Хантер сказал, что условия Линкольна, навязываемые населению Юга, дают им только право выбрать безоговорочную капитуляцию и покорность. Сьюард спокойно, с достоинством настоял на том, что «не было такого требования, как безоговорочная капитуляция», или резких слов, означающих подавление и унижение.
Совещание началось с вопроса, заданного Стифенсом Линкольну:
— Мистер президент, неужели нет способа положить конец беде… нарушившей отношения между различными штатами и частями страны?
Стифенс не решился на определение Линкольна «нашей единой, общей страны», но и отошел от термина Дэвиса «две страны».

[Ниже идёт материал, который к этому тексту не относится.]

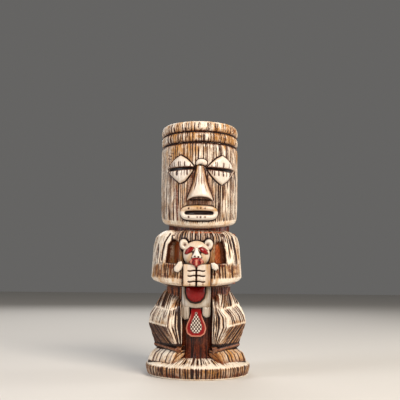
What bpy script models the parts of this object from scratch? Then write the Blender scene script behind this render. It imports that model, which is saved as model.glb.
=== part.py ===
"""Tiki mug: a hollow stoneware cup with the figure's features luted on as separate clay pieces.

The figure faces -Y and stands on Z = 0 with the plinth's middle at the origin, +Z up. Sizes are in
millimetres in this file, and MM turns them into Blender's metres. "Left" and "right" are the viewer's.
"""

import math

import bmesh
import bpy
from mathutils import Matrix, Vector

MM = 0.001

# ---- driving sizes, in millimetres ----
HEIGHT = 190.0  # underside of the plinth to the rim
WALL = 4.0  # the cup's wall
HEAD_R = 29.9  # the log-shaped head
NECK_R = 23.6
CHEST_R = 28.4  # the cup behind the arms
WAIST_R = 24.6
HIP_R = 23.4  # the cup between the legs
PLINTH_R = 39.7
PLINTH_EDGE_Z = 8.6  # top of the plinth's rim, from which its top rises to the cup
PLINTH_PLATE = 5.0  # thickness under the cup, with the recess
FOOT_RING_IN = 31.0  # inner radius of the ring that the mug stands on
FOOT_RING_H = 1.2

HEAD_BOTTOM_Z = 113.4
CHIN_DROP = 4.6  # how far the chin hangs below the head's edge
BAND_GROOVES_Z = (181.8, 173.8)
TORSO_TOP_Z = 107.6
TORSO_BOTTOM_Z = 65.3
TORSO_X = -1.7  # the torso and the animal sit this far to the left of the axis
LEGS_X = -0.8
ANKLE_Z = 23.2
ANKLET_H = 3.0

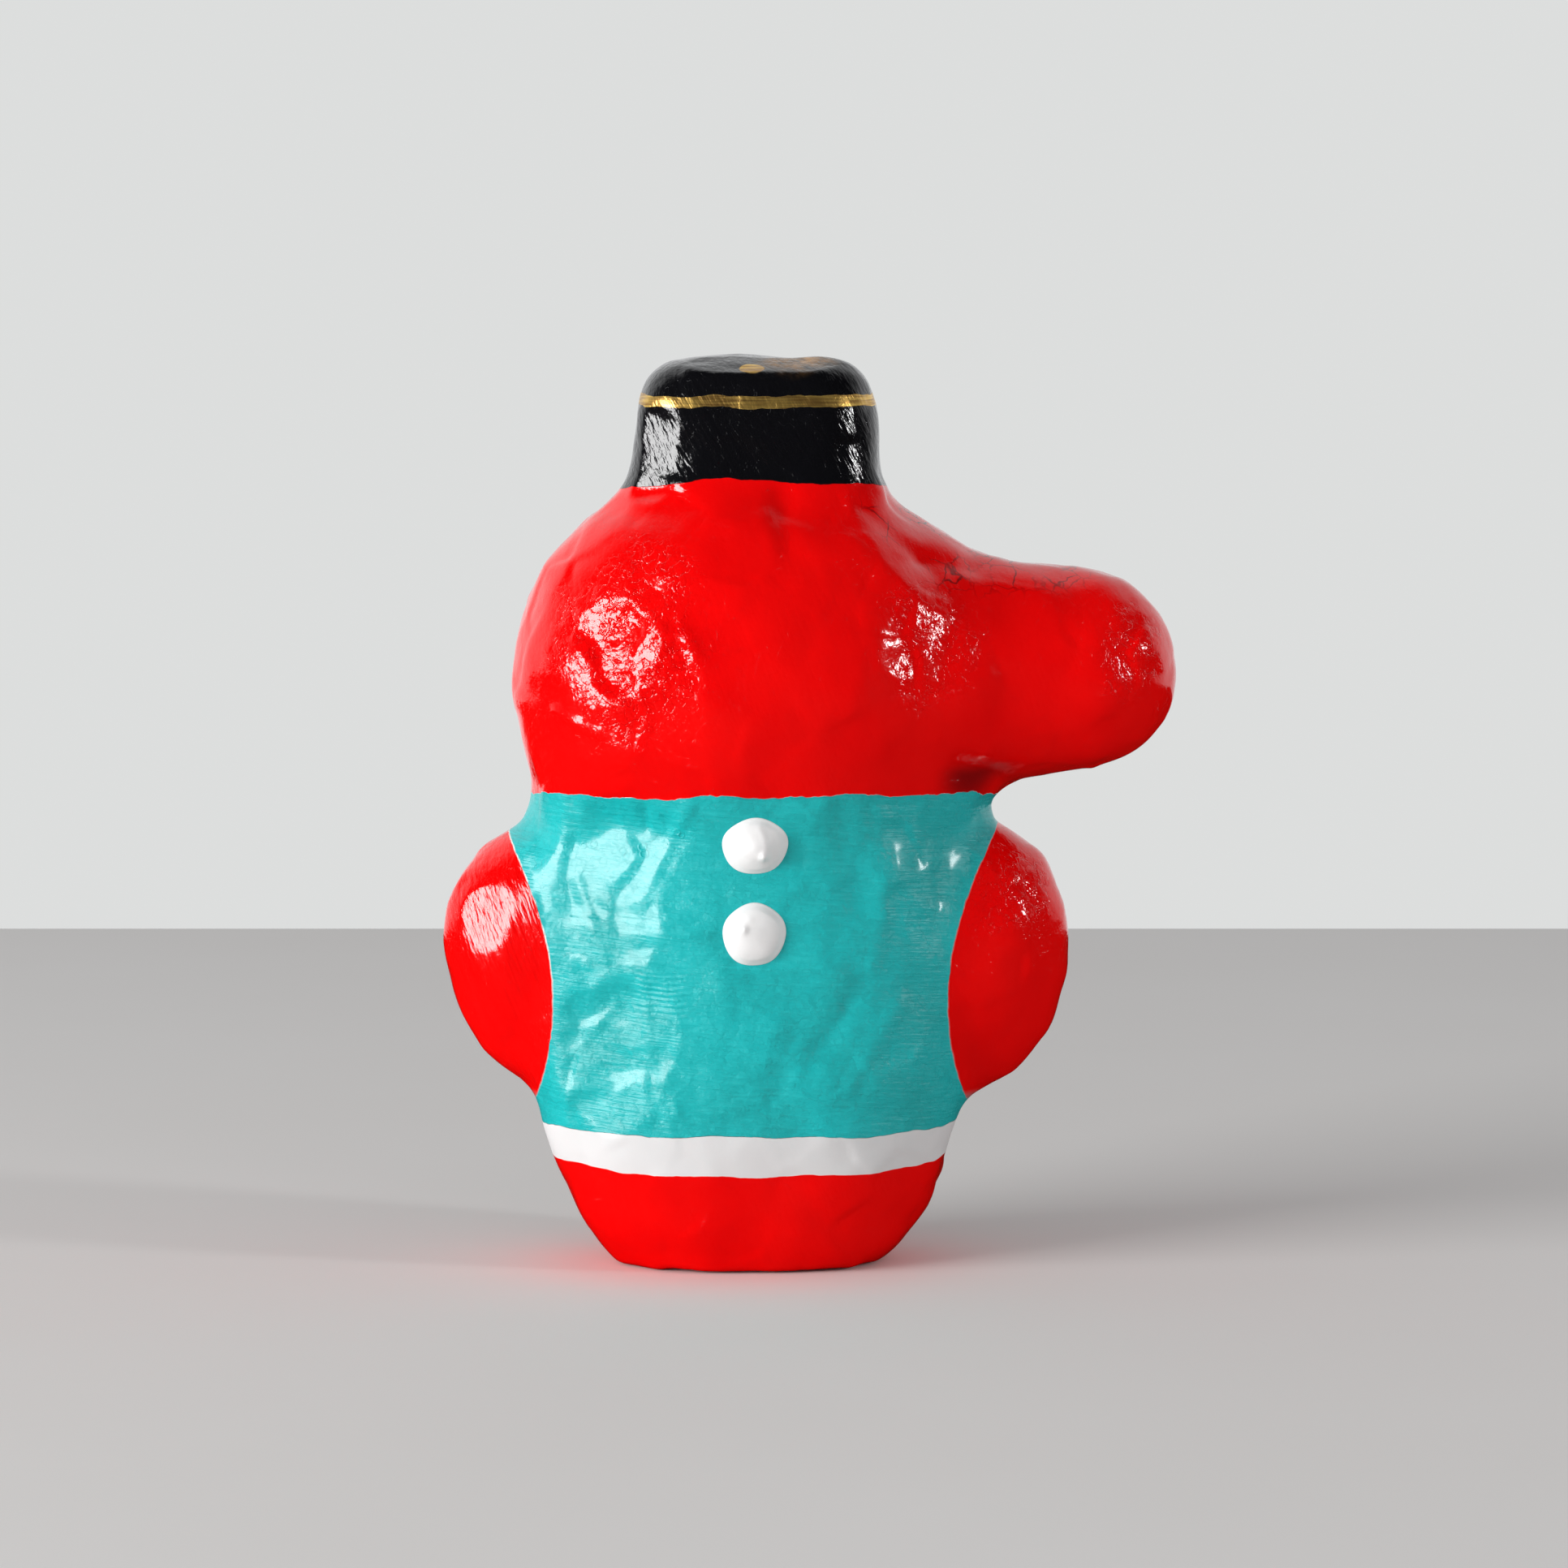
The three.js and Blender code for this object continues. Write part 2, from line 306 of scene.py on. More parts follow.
# %% [markdown]
# ## Pressed flat
#
# The figure is held in the hand and laid down while the paper is wet, and that presses its round sides flat
# in places. Each press is a plane: whatever sticks out beyond it goes back to it, over a limited reach with
# a ragged edge. Under a glossy varnish such a place lights up as a whole.
# %% Presses
SOFT_EDGE = 0.33  # share of its reach over which a press fades out
RAGGED_SIZE = 8.0  # millimetres from one jut of a ragged edge to the next
RAGGED_INSET = 0.3  # how far a ragged edge draws back, as a share of its raggedness

# Each press has a middle, the way it faces as degrees aside and degrees up, a reach in millimetres, and the
# share of the reach by which its edge is ragged.
PRESSES = [
    ((-14.4, -14.38, 46.0), -24.5, 4.5, 13.2, 0.1),  # left of the buttons
    ((-14.6, -14.0, 26.0), -25.0, 1.0, 12.0, 0.1),
    ((-14.8, -14.9, 36.5), -25.0, 3.0, 8.0, 0.1),
    ((-18.0, -15.55, 79.0), -28.0, 9.0, 8.0, 0.4),  # the left cheek, twice on one plane
    ((-14.5, -18.0, 76.2), -28.0, 9.0, 9.0, 0.4),
    ((19.0, -16.6, 76.0), 27.0, 10.0, 8.0, 0.2),  # where the snout starts
    ((-31.6, -7.4, 42.0), -32.0, 9.0, 9.0, 0.25),  # the left arm
    ((5.0, -20.0, 88.0), 4.0, 40.0, 7.0, 0.0),  # under the hat
    ((0.0, -9.5, 107.2), 0.0, 74.0, 19.0, 0.0),  # the front of the crown
    ((-11.3, -7.58, 98.0), -34.0, 7.0, 6.5, 0.1),  # the left corner of the hat
]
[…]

Новостью для уполномоченных явилось известие о принятии конгрессом тринадцатой поправки к конституции.
Линкольн подчеркнул то обстоятельство, что даже если Конфедеративные Штаты согласятся вернуться в Союз, он не может вступать в соглашения с вооруженными силами, воюющими против его правительства. На это Хантер возразил, что английский король Карл I вступил в переговоры с вооруженным народом, выступившим против его правительства. Хантер долго и пространно аргументировал свою точку зрения, что мир может наступить в результате признания Линкольном права Дэвиса заключить договор.
Потом газета напечатала сообщение Стифенса об ответе Линкольна: «На лице Линкольна было то неописуемое выражение, которое обычно предшествовало моменту нанесения Линкольном сильнейшего удара». Он сказал:
— По вопросам истории я вынужден просить вас обратиться к мистеру Сьюарду — он человек грамотный. Я в этих делах не разбираюсь и даже не претендую на это. Я только ясно пом, ню одно, что в приведенном вами случае Карл сложил голову на плахе.
На этом с Хантером было покончено на некоторое время.
На совещании воцарилась тишина, когда Линкольн, как бы взвешивая слова, сказал, что некоторые вожаки мятежников, безусловно, потеряли право рассчитывать на прощение за величайшее преступление перед законом. Он даже готов сказать, что их нужно повесить за измену.
Последовала длительная пауза, во время которой Хантер долго испытующе глядел на Линкольна. Затем, приятно улыбаясь, он сказал:
— Вы знаете, мистер Линкольн, мы пришли к выводу, что, пока вы будете президентом, нас не повесят… если мы будем хорошо себя вести.
Мистер Линкольн внес определенные предложения. Он считал, что лучше всего будет мятежным штатам немедленно вернуться в состав Союза, а не идти на риск продолжения войны — этим можно усилить враждебность конгресса. Может настать день, когда мятежников будут рассматривать не как совершивших ошибку людей, а как врагов, которых необходимо истребить или разорить.